You can follow the DIC. I do the 2011 at around 7500 miles. We use cheap $7/gallon conventional oil but our UOA's always come back nice. The DIC is usually under 20% when I change it. The DIC max is `10,000 IIRC. 7500 is GMs reccomendation and is what the DEF is sized for.
The lube shop end of the dealership will always put 3,000 miles no matter what. That way they can have you back in every 3000 miles to find something else to fix. Its just that way. lube shops everywhere still do 3000 miles.
Anything under 5,000 to me is a waste with any oil. The Duramax is extremely easy on oil and is not picky.
I don't remember what spec but IIRC Delvac has been the factory fill.
My policy for determining OCI's for our fleet is this.

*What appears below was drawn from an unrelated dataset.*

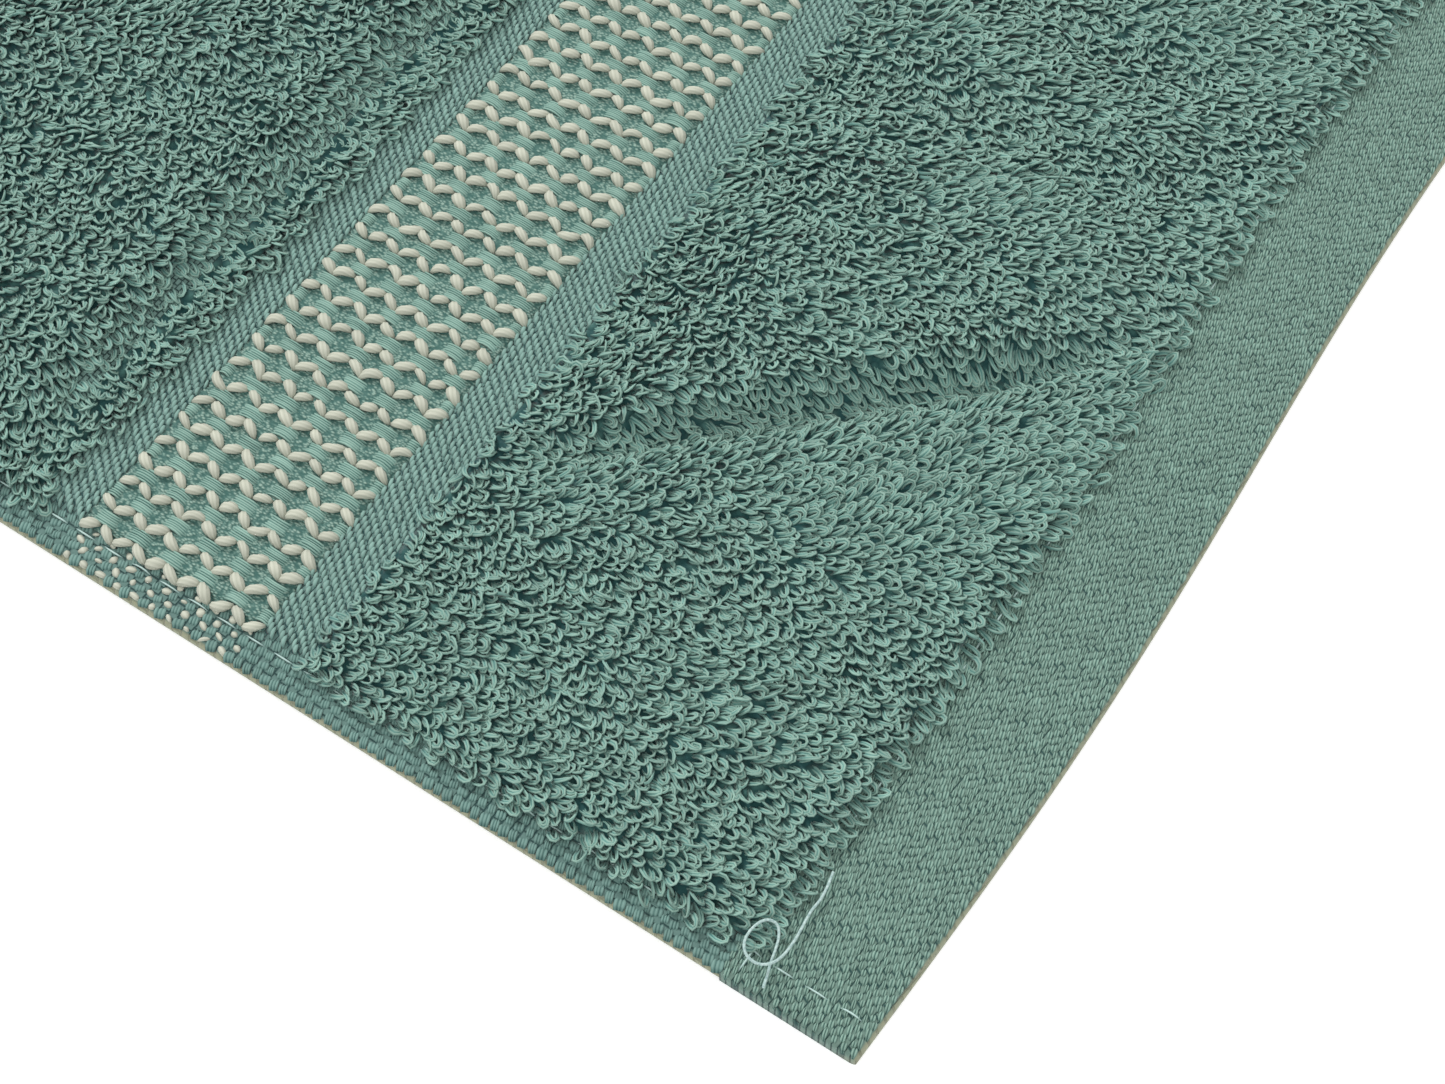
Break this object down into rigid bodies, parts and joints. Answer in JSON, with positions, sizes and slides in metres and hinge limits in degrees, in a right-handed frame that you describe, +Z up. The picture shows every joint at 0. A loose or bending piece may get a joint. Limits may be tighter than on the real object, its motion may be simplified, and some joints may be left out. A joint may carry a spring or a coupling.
{
  "type": "bath towel",
  "caption": "Flat terry bath towel with looped pile on both faces, a patterned woven border between plain stripes near each end, folded side hems and flat end hems; it folds in half.",
  "frame": {"origin": "middle of the towel's underside, where it rests on a flat surface", "axes": "+X across the width, +Y along the length away from the corner with the loose thread, +Z up out of the face"},
  "size_m": [0.7, 1.4, 0.0065],
  "materials": {
    "terry_pile": "looped cotton pile, matt",
    "ground_cloth": "plain woven cotton, matt",
    "plain_stripe": "fine plain weave, matt",
    "border_ground": "fine woven cotton, matt",
    "border_teal_yarn": "bundles of fine combed yarn, soft sheen",
    "border_white_yarn": "thick soft-twist cotton yarn, matt",
    "end_hem_weave": "broken twill, matt",
    "side_hem_weave": "basket weave, matt",
    "seam_thread": "spun sewing thread",
    "loose_thread": "spun sewing thread"
  },
  "bodies": {
    "near_half": {"near_field_pile_back": "terry_pile", "near_field_ground": "ground_cloth", "near_field_pile_face": "terry_pile", "near_strip_pile_back": "terry_pile", "near_strip_ground": "ground_cloth", "near_strip_pile_face": "terry_pile", "near_inner_stripe": "plain_stripe", "near_border_ground": "border_ground", "near_border_flat_yarn": "border_teal_yarn", "near_border_thick_yarn": "border_white_yarn", "near_outer_stripe": "plain_stripe", "near_end_hem": "end_hem_weave", "near_end_hem_stitch": "seam_thread", "near_side_hem_left": "side_hem_weave", "near_side_hem_stitch_left": "seam_thread", "near_side_hem_right": "side_hem_weave", "near_side_hem_stitch_right": "seam_thread", "corner_thread_tail": "loose_thread"},
    "far_half": {"far_field_pile_back": "terry_pile", "far_field_ground": "ground_cloth", "far_field_pile_face": "terry_pile", "far_strip_pile_back": "terry_pile", "far_strip_ground": "ground_cloth", "far_strip_pile_face": "terry_pile", "far_inner_stripe": "plain_stripe", "far_border_ground": "border_ground", "far_border_flat_yarn": "border_teal_yarn", "far_border_thick_yarn": "border_white_yarn", "far_outer_stripe": "plain_stripe", "far_end_hem": "end_hem_weave", "far_end_hem_stitch": "seam_thread", "far_side_hem_left": "side_hem_weave", "far_side_hem_stitch_left": "seam_thread", "far_side_hem_right": "side_hem_weave", "far_side_hem_stitch_right": "seam_thread"}
  },
  "joints": [
    {"name": "fold_in_half", "type": "hinge", "parent": "near_half", "child": "far_half", "pos_m": [0, 0, 0.008], "axis": [1, 0, 0], "range_deg": [0, 180]}
  ]
}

If it is under warranty, I go by the book. If the offer a high and a low "based on conditions" I pick the high and send a sample in. If something with their recommendation seems freakishly high I'll send a sample to confirm. The reason I do this for under warranty is due to the simple fact that if anything happens, I have less chance of the finger pointed at "improper maintenance" in their eyes.

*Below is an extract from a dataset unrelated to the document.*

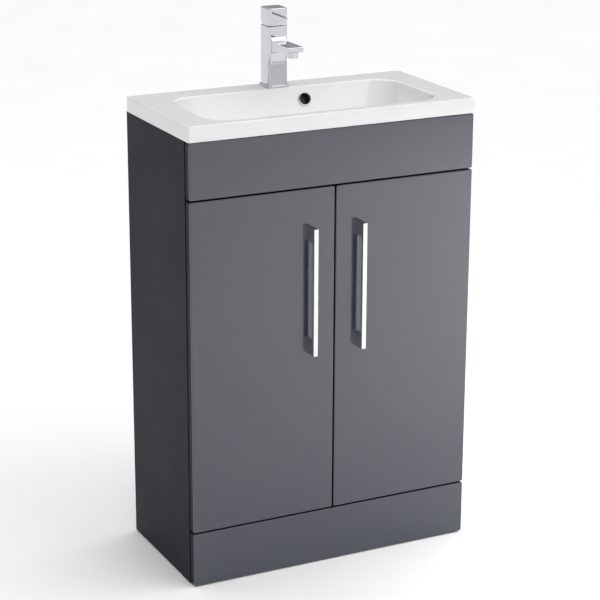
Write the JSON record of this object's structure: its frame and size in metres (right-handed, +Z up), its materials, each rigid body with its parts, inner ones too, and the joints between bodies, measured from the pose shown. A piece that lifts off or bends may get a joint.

If its not under any kind of warranty, then run it to the OEM's reccomendation and pull a sample, go longer, check again, and keep going until I find the limit. Then go to 3/4 of that limit and sample. If it is good, then thats what I use for the OCI and I will send one sample in annually for that machine. If an issue arises I will increase the UOAs until corrected.

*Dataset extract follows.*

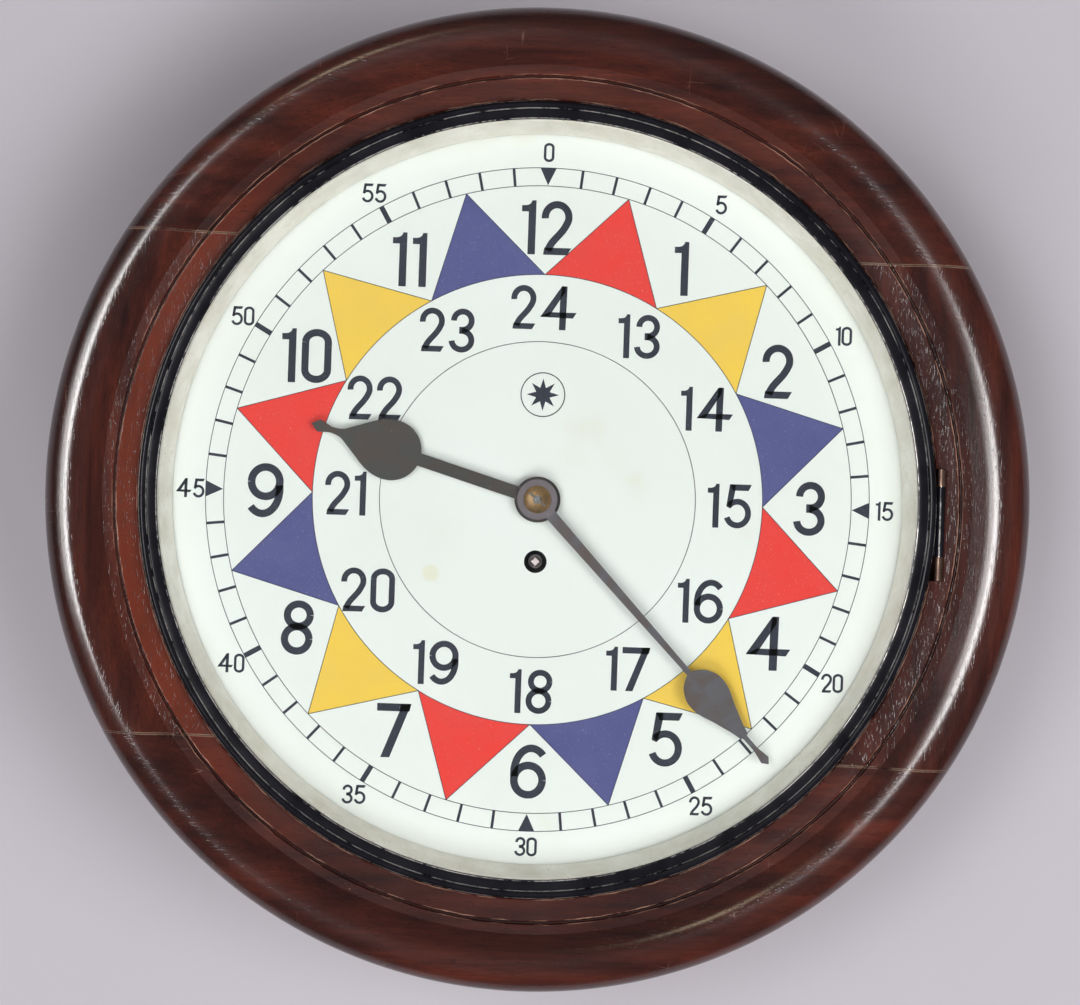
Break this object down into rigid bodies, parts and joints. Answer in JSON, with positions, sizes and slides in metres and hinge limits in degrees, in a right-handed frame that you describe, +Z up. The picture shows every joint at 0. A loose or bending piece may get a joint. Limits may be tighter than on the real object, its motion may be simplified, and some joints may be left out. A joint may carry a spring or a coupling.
{
  "type": "wall clock",
  "caption": "Round wall clock: turned wooden surround, hinged glazed bezel, painted dial with coloured triangles, two hands, and a box behind with fusee movement and pendulum.",
  "frame": {"origin": "on the wall plane, behind the axis of the hands", "axes": "+Z up, +X to the viewer's right, +Y into the wall, so that the dial faces -Y"},
  "size_m": [0.4572, 0.133, 0.4572],
  "materials": {
    "mahogany": "polished",
    "box_wood": "satin",
    "bezel_black": "worn black",
    "silvered": "satin",
    "window_glass": "clear",
    "dial_paint": "satin",
    "hand_steel": "blackened",
    "brass": "satin",
    "old_brass": "dull",
    "steel": "polished",
    "iron": "dull"
  },
  "bodies": {
    "case": {"surround_top_segment": "mahogany", "surround_bottom_segment": "mahogany", "surround_left_segment": "mahogany", "surround_right_segment": "mahogany", "surround_lugs": "box_wood", "fixing_pegs": "box_wood", "box_left_side": "box_wood", "box_right_side": "box_wood", "box_top": "box_wood", "box_bottom": "box_wood", "back_board": "box_wood", "hanging_plate": "iron", "case_screws": "iron", "bezel_hinge_case_leaf": "old_brass", "bezel_hinge_pin": "steel", "surround_screws": "steel", "door_hinges": "old_brass", "dial_plate": "dial_paint", "dial_feet": "brass", "movement_pins": "steel", "front_plate": "brass", "back_plate": "brass", "plate_pillars": "brass", "back_cock": "brass", "movement_screws": "steel", "barrel_arbor": "steel", "setup_ratchet_and_click": "steel", "motion_bridge": "brass", "minute_cock": "brass", "fusee_line": "steel"},
    "bezel": {"bezel_ring": "bezel_black", "bezel_glass": "window_glass", "sight_ring": "silvered", "bezel_hinge_leaf": "bezel_black", "bezel_catch": "old_brass"},
    "side_door": {"side_door": "box_wood"},
    "side_catch": {"side_door_catch": "old_brass"},
    "floor_door": {"pendulum_door": "box_wood"},
    "floor_catch": {"pendulum_door_catch": "old_brass"},
    "centre": {"centre_arbor": "steel", "centre_wheel": "brass", "cannon_pinion": "brass", "minute_hand": "hand_steel", "hand_collet": "old_brass", "hand_pin": "steel"},
    "hour": {"hour_wheel": "brass", "hour_hand": "hand_steel"},
    "minute": {"minute_wheel": "brass"},
    "third": {"third_wheel": "brass"},
    "escape": {"escape_wheel": "brass"},
    "great": {"great_wheel": "brass"},
    "fusee": {"fusee": "brass"},
    "barrel": {"barrel": "brass", "mainspring": "steel"},
    "pallets": {"anchor": "steel", "crutch": "steel"},
    "pendulum": {"suspension_spring": "steel", "pendulum_rod": "steel"},
    "bob": {"pendulum_bob": "brass"},
    "nut": {"rating_nut": "brass"}
  },
  "joints": [
    {"name": "minute_hand_turn", "type": "hinge", "parent": "case", "child": "centre", "pos_m": [0, -0.09, 0], "axis": [0, 1, 0], "continuous": true},
    {"name": "hour_hand_turn", "type": "hinge", "parent": "case", "child": "hour", "pos_m": [0, -0.107, 0], "axis": [0, 1, 0], "continuous": true},
    {"name": "minute_wheel_turn", "type": "hinge", "parent": "case", "child": "minute", "pos_m": [0, -0.104, 0.018], "axis": [0, 1, 0], "continuous": true},
    {"name": "great_wheel_turn", "type": "hinge", "parent": "case", "child": "great", "pos_m": [0, -0.061, -0.029], "axis": [0, 1, 0], "continuous": true},
    {"name": "third_wheel_turn", "type": "hinge", "parent": "case", "child": "third", "pos_m": [0.01323, -0.075, 0.01851], "axis": [0, 1, 0], "continuous": true},
    {"name": "escape_wheel_turn", "type": "hinge", "parent": "case", "child": "escape", "pos_m": [0, -0.075, 0.032], "axis": [0, 1, 0], "continuous": true},
    {"name": "fusee_wind", "type": "hinge", "parent": "great", "child": "fusee", "pos_m": [0, -0.075, -0.029], "axis": [0, 1, 0], "continuous": true},
    {"name": "barrel_turn", "type": "hinge", "parent": "case", "child": "barrel", "pos_m": [-0.04886, -0.075, -0.04679], "axis": [0, 1, 0], "continuous": true},
    {"name": "pendulum_swing", "type": "hinge", "parent": "case", "child": "pendulum", "pos_m": [0, -0.039, 0.05321], "axis": [0, 1, 0], "range_deg": [-2, 2]},
    {"name": "anchor_swing", "type": "hinge", "parent": "case", "child": "pallets", "pos_m": [0, -0.07, 0.05321], "axis": [0, 1, 0], "range_deg": [-2, 2]},
    {"name": "bob_slide", "type": "slide", "parent": "pendulum", "child": "bob", "axis": [0, 0, 1], "range_m": [-0.0016, 0.0016]},
    {"name": "rating_nut_turn", "type": "hinge", "parent": "bob", "child": "nut", "pos_m": [0, -0.039, -0.186], "axis": [0, 0, 1], "range_deg": [-720, 720]},
    {"name": "bezel_hinge", "type": "hinge", "parent": "case", "child": "bezel", "pos_m": [0.1867, -0.127, -0.004], "axis": [0, 0, 1], "range_deg": [0, 110]},
    {"name": "side_door_hinge", "type": "hinge", "parent": "case", "child": "side_door", "pos_m": [0.142, -0.018, 0], "axis": [0, 0, 1], "range_deg": [0, 90]},
    {"name": "side_door_catch_turn", "type": "hinge", "parent": "side_door", "child": "side_catch", "pos_m": [0.14, -0.081, 0], "axis": [1, 0, 0], "range_deg": [0, 90]},
    {"name": "pendulum_door_hinge", "type": "hinge", "parent": "case", "child": "floor_door", "pos_m": [-0.05552, -0.054, -0.20676], "axis": [0, 1, 0], "range_deg": [0, 90]},
    {"name": "pendulum_door_catch_turn", "type": "hinge", "parent": "floor_door", "child": "floor_catch", "pos_m": [0.046, -0.054, -0.20704], "axis": [-0.2169, 0, 0.9762], "range_deg": [0, 90]}
  ],
  "couplings": [
    {"joint": "hour_hand_turn", "follows": "minute_hand_turn", "ratio": 0.083333},
    {"joint": "minute_wheel_turn", "follows": "minute_hand_turn", "ratio": -1},
    {"joint": "great_wheel_turn", "follows": "minute_hand_turn", "ratio": -0.083333},
    {"joint": "third_wheel_turn", "follows": "minute_hand_turn", "ratio": -12},
    {"joint": "escape_wheel_turn", "follows": "minute_hand_turn", "ratio": 132},
    {"joint": "barrel_turn", "follows": "fusee_wind", "ratio": 0.5377},
    {"joint": "anchor_swing", "follows": "pendulum_swing", "ratio": 1},
    {"joint": "rating_nut_turn", "follows": "bob_slide", "rad_per_m": 7854}
  ]
}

Our feed truck is a good example. N14 Cummins. Cummins recommends 250hrs OCI. We put that on in a month, after some UOA's at intervals I've determined 1000hrs is a safe point for the cheap $7/gal oil we run for now.
With that truck, it costs about $110 to change the oil with filter and labor. I figure we'll probably get 5 years of use out of it. With a 250hr interval it would get changed 12 times per year, now its only getting changed 3 times. Thats a savings of $990. Over 5 years time that's just under $5,000.
Now lets look at the idea of "is it cheaper than an engine".
That engines useful life is generally 25,000hrs or so. For simple math we'll say it is.
That would mean you would change the oil 100 times. Lets say you use the $150 oil change special instead of doing it yourself for easy math. You would spend $15,000 on oil changes. You would save $11,250 by using a 1000hr interval. Now the big factor is will the engine wear out faster using the longer OCI. Who knows. If it makes it to 1000000 theres a lot of other factors playing into its wear.